▶ [Written request]
Exactly reproduce each record listed below.

====== Data records ======

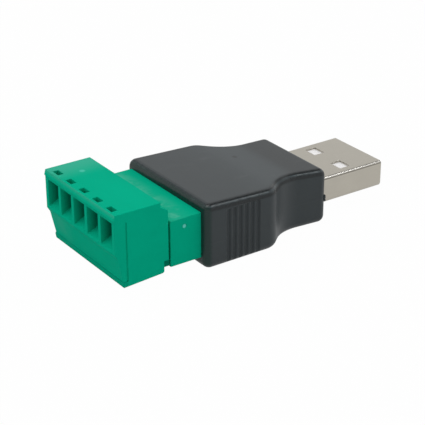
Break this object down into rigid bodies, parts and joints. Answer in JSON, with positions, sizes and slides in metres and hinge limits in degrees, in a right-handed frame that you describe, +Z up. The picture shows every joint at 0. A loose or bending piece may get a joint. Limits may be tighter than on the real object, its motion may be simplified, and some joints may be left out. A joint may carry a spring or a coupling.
{
  "type": "USB plug with pluggable screw terminals",
  "caption": "USB-A plug adapter: a moulded housing joins a metal plug shell to a green screw-terminal plug that slides off its pin header.",
  "frame": {"origin": "middle of the underside of the bounding box", "axes": "+X towards the tip of the metal plug, +Y across, +Z up"},
  "size_m": [0.0526, 0.022, 0.0128],
  "materials": {
    "black_plastic": "fine moulded satin",
    "green_plastic": "moulded satin",
    "nickel_shell": "dull nickel over rolled sheet",
    "white_plastic": "moulded satin",
    "gilt_contact": "thin gilt plating",
    "tinned_pin": "tinned",
    "tinned_contact": "tinned copper alloy",
    "plated_cage": "zinc plate",
    "plated_screw": "zinc plate",
    "board": "glass laminate under solder mask"
  },
  "bodies": {
    "adapter": {"housing": "black_plastic", "pin_header": "green_plastic", "circuit_board": "board", "plug_shell": "nickel_shell", "insulator": "white_plastic", "header_pin_1": "tinned_pin", "header_pin_2": "tinned_pin", "header_pin_3": "tinned_pin", "header_pin_4": "tinned_pin", "header_pin_5": "tinned_pin", "spring_contact_1": "gilt_contact", "spring_contact_2": "gilt_contact", "spring_contact_3": "gilt_contact", "spring_contact_4": "gilt_contact"},
    "terminal_plug": {"terminal_body": "green_plastic", "wire_contact_1": "tinned_contact", "wire_contact_2": "tinned_contact", "wire_contact_3": "tinned_contact", "wire_contact_4": "tinned_contact", "wire_contact_5": "tinned_contact"},
    "screw_1": {"clamp_screw_1": "plated_screw"},
    "cage_1": {"wire_cage_1": "plated_cage"},
    "screw_2": {"clamp_screw_2": "plated_screw"},
    "cage_2": {"wire_cage_2": "plated_cage"},
    "screw_3": {"clamp_screw_3": "plated_screw"},
    "cage_3": {"wire_cage_3": "plated_cage"},
    "screw_4": {"clamp_screw_4": "plated_screw"},
    "cage_4": {"wire_cage_4": "plated_cage"},
    "screw_5": {"clamp_screw_5": "plated_screw"},
    "cage_5": {"wire_cage_5": "plated_cage"}
  },
  "joints": [
    {"name": "plug_slide", "type": "slide", "parent": "adapter", "child": "terminal_plug", "axis": [-1, 0, 0], "range_m": [0, 0.012]},
    {"name": "screw_turn_1", "type": "hinge", "parent": "terminal_plug", "child": "screw_1", "pos_m": [-0.02166, -0.00762, 0.003], "axis": [0, 0, 1], "range_deg": [0, 2160]},
    {"name": "cage_rise_1", "type": "slide", "parent": "terminal_plug", "child": "cage_1", "axis": [0, 0, -1], "range_m": [0, 0.0024]},
    {"name": "screw_turn_2", "type": "hinge", "parent": "terminal_plug", "child": "screw_2", "pos_m": [-0.02166, -0.00381, 0.003], "axis": [0, 0, 1], "range_deg": [0, 2160]},
    {"name": "cage_rise_2", "type": "slide", "parent": "terminal_plug", "child": "cage_2", "axis": [0, 0, -1], "range_m": [0, 0.0024]},
    {"name": "screw_turn_3", "type": "hinge", "parent": "terminal_plug", "child": "screw_3", "pos_m": [-0.02166, 0, 0.003], "axis": [0, 0, 1], "range_deg": [0, 2160]},
    {"name": "cage_rise_3", "type": "slide", "parent": "terminal_plug", "child": "cage_3", "axis": [0, 0, -1], "range_m": [0, 0.0024]},
    {"name": "screw_turn_4", "type": "hinge", "parent": "terminal_plug", "child": "screw_4", "pos_m": [-0.02166, 0.00381, 0.003], "axis": [0, 0, 1], "range_deg": [0, 2160]},
    {"name": "cage_rise_4", "type": "slide", "parent": "terminal_plug", "child": "cage_4", "axis": [0, 0, -1], "range_m": [0, 0.0024]},
    {"name": "screw_turn_5", "type": "hinge", "parent": "terminal_plug", "child": "screw_5", "pos_m": [-0.02166, 0.00762, 0.003], "axis": [0, 0, 1], "range_deg": [0, 2160]},
    {"name": "cage_rise_5", "type": "slide", "parent": "terminal_plug", "child": "cage_5", "axis": [0, 0, -1], "range_m": [0, 0.0024]}
  ],
  "couplings": [
    {"joint": "screw_turn_1", "follows": "cage_rise_1", "rad_per_m": 15708},
    {"joint": "screw_turn_2", "follows": "cage_rise_2", "rad_per_m": 15708},
    {"joint": "screw_turn_3", "follows": "cage_rise_3", "rad_per_m": 15708},
    {"joint": "screw_turn_4", "follows": "cage_rise_4", "rad_per_m": 15708},
    {"joint": "screw_turn_5", "follows": "cage_rise_5", "rad_per_m": 15708}
  ]
}
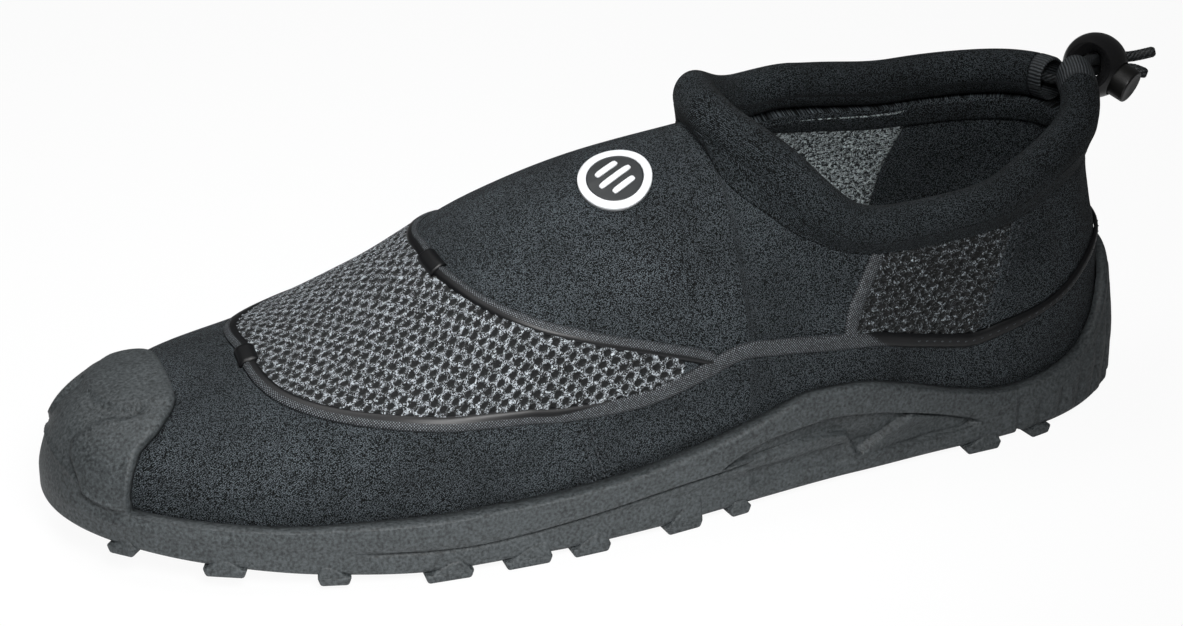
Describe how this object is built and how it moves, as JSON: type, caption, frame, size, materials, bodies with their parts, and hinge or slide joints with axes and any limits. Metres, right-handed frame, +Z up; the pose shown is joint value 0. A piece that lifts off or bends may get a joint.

======

▶ [Task result]
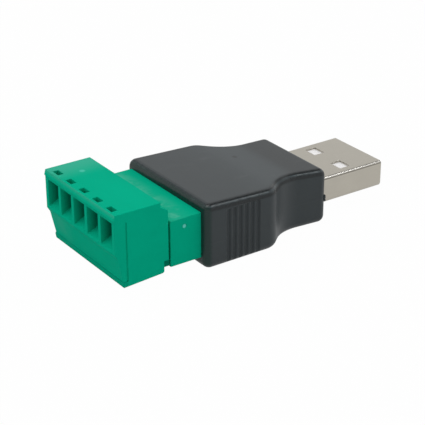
Break this object down into rigid bodies, parts and joints. Answer in JSON, with positions, sizes and slides in metres and hinge limits in degrees, in a right-handed frame that you describe, +Z up. The picture shows every joint at 0. A loose or bending piece may get a joint. Limits may be tighter than on the real object, its motion may be simplified, and some joints may be left out. A joint may carry a spring or a coupling.
{
  "type": "USB plug with pluggable screw terminals",
  "caption": "USB-A plug adapter: a moulded housing joins a metal plug shell to a green screw-terminal plug that slides off its pin header.",
  "frame": {"origin": "middle of the underside of the bounding box", "axes": "+X towards the tip of the metal plug, +Y across, +Z up"},
  "size_m": [0.0526, 0.022, 0.0128],
  "materials": {
    "black_plastic": "fine moulded satin",
    "green_plastic": "moulded satin",
    "nickel_shell": "dull nickel over rolled sheet",
    "white_plastic": "moulded satin",
    "gilt_contact": "thin gilt plating",
    "tinned_pin": "tinned",
    "tinned_contact": "tinned copper alloy",
    "plated_cage": "zinc plate",
    "plated_screw": "zinc plate",
    "board": "glass laminate under solder mask"
  },
  "bodies": {
    "adapter": {"housing": "black_plastic", "pin_header": "green_plastic", "circuit_board": "board", "plug_shell": "nickel_shell", "insulator": "white_plastic", "header_pin_1": "tinned_pin", "header_pin_2": "tinned_pin", "header_pin_3": "tinned_pin", "header_pin_4": "tinned_pin", "header_pin_5": "tinned_pin", "spring_contact_1": "gilt_contact", "spring_contact_2": "gilt_contact", "spring_contact_3": "gilt_contact", "spring_contact_4": "gilt_contact"},
    "terminal_plug": {"terminal_body": "green_plastic", "wire_contact_1": "tinned_contact", "wire_contact_2": "tinned_contact", "wire_contact_3": "tinned_contact", "wire_contact_4": "tinned_contact", "wire_contact_5": "tinned_contact"},
    "screw_1": {"clamp_screw_1": "plated_screw"},
    "cage_1": {"wire_cage_1": "plated_cage"},
    "screw_2": {"clamp_screw_2": "plated_screw"},
    "cage_2": {"wire_cage_2": "plated_cage"},
    "screw_3": {"clamp_screw_3": "plated_screw"},
    "cage_3": {"wire_cage_3": "plated_cage"},
    "screw_4": {"clamp_screw_4": "plated_screw"},
    "cage_4": {"wire_cage_4": "plated_cage"},
    "screw_5": {"clamp_screw_5": "plated_screw"},
    "cage_5": {"wire_cage_5": "plated_cage"}
  },
  "joints": [
    {"name": "plug_slide", "type": "slide", "parent": "adapter", "child": "terminal_plug", "axis": [-1, 0, 0], "range_m": [0, 0.012]},
    {"name": "screw_turn_1", "type": "hinge", "parent": "terminal_plug", "child": "screw_1", "pos_m": [-0.02166, -0.00762, 0.003], "axis": [0, 0, 1], "range_deg": [0, 2160]},
    {"name": "cage_rise_1", "type": "slide", "parent": "terminal_plug", "child": "cage_1", "axis": [0, 0, -1], "range_m": [0, 0.0024]},
    {"name": "screw_turn_2", "type": "hinge", "parent": "terminal_plug", "child": "screw_2", "pos_m": [-0.02166, -0.00381, 0.003], "axis": [0, 0, 1], "range_deg": [0, 2160]},
    {"name": "cage_rise_2", "type": "slide", "parent": "terminal_plug", "child": "cage_2", "axis": [0, 0, -1], "range_m": [0, 0.0024]},
    {"name": "screw_turn_3", "type": "hinge", "parent": "terminal_plug", "child": "screw_3", "pos_m": [-0.02166, 0, 0.003], "axis": [0, 0, 1], "range_deg": [0, 2160]},
    {"name": "cage_rise_3", "type": "slide", "parent": "terminal_plug", "child": "cage_3", "axis": [0, 0, -1], "range_m": [0, 0.0024]},
    {"name": "screw_turn_4", "type": "hinge", "parent": "terminal_plug", "child": "screw_4", "pos_m": [-0.02166, 0.00381, 0.003], "axis": [0, 0, 1], "range_deg": [0, 2160]},
    {"name": "cage_rise_4", "type": "slide", "parent": "terminal_plug", "child": "cage_4", "axis": [0, 0, -1], "range_m": [0, 0.0024]},
    {"name": "screw_turn_5", "type": "hinge", "parent": "terminal_plug", "child": "screw_5", "pos_m": [-0.02166, 0.00762, 0.003], "axis": [0, 0, 1], "range_deg": [0, 2160]},
    {"name": "cage_rise_5", "type": "slide", "parent": "terminal_plug", "child": "cage_5", "axis": [0, 0, -1], "range_m": [0, 0.0024]}
  ],
  "couplings": [
    {"joint": "screw_turn_1", "follows": "cage_rise_1", "rad_per_m": 15708},
    {"joint": "screw_turn_2", "follows": "cage_rise_2", "rad_per_m": 15708},
    {"joint": "screw_turn_3", "follows": "cage_rise_3", "rad_per_m": 15708},
    {"joint": "screw_turn_4", "follows": "cage_rise_4", "rad_per_m": 15708},
    {"joint": "screw_turn_5", "follows": "cage_rise_5", "rad_per_m": 15708}
  ]
}
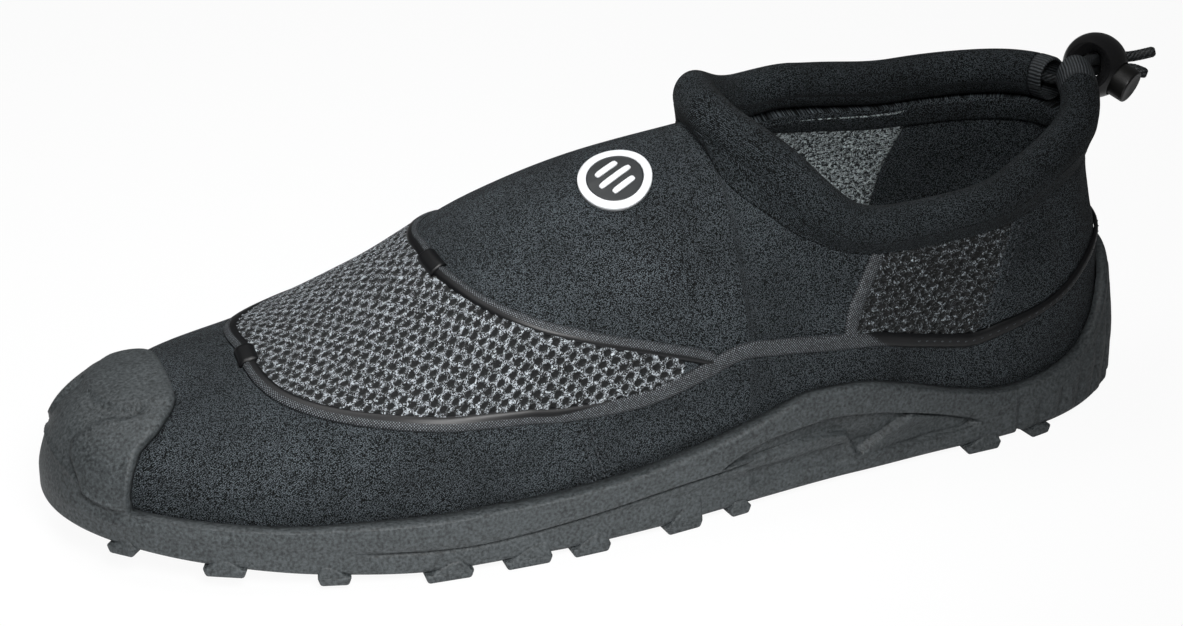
Describe how this object is built and how it moves, as JSON: type, caption, frame, size, materials, bodies with their parts, and hinge or slide joints with axes and any limits. Metres, right-handed frame, +Z up; the pose shown is joint value 0. A piece that lifts off or bends may get a joint.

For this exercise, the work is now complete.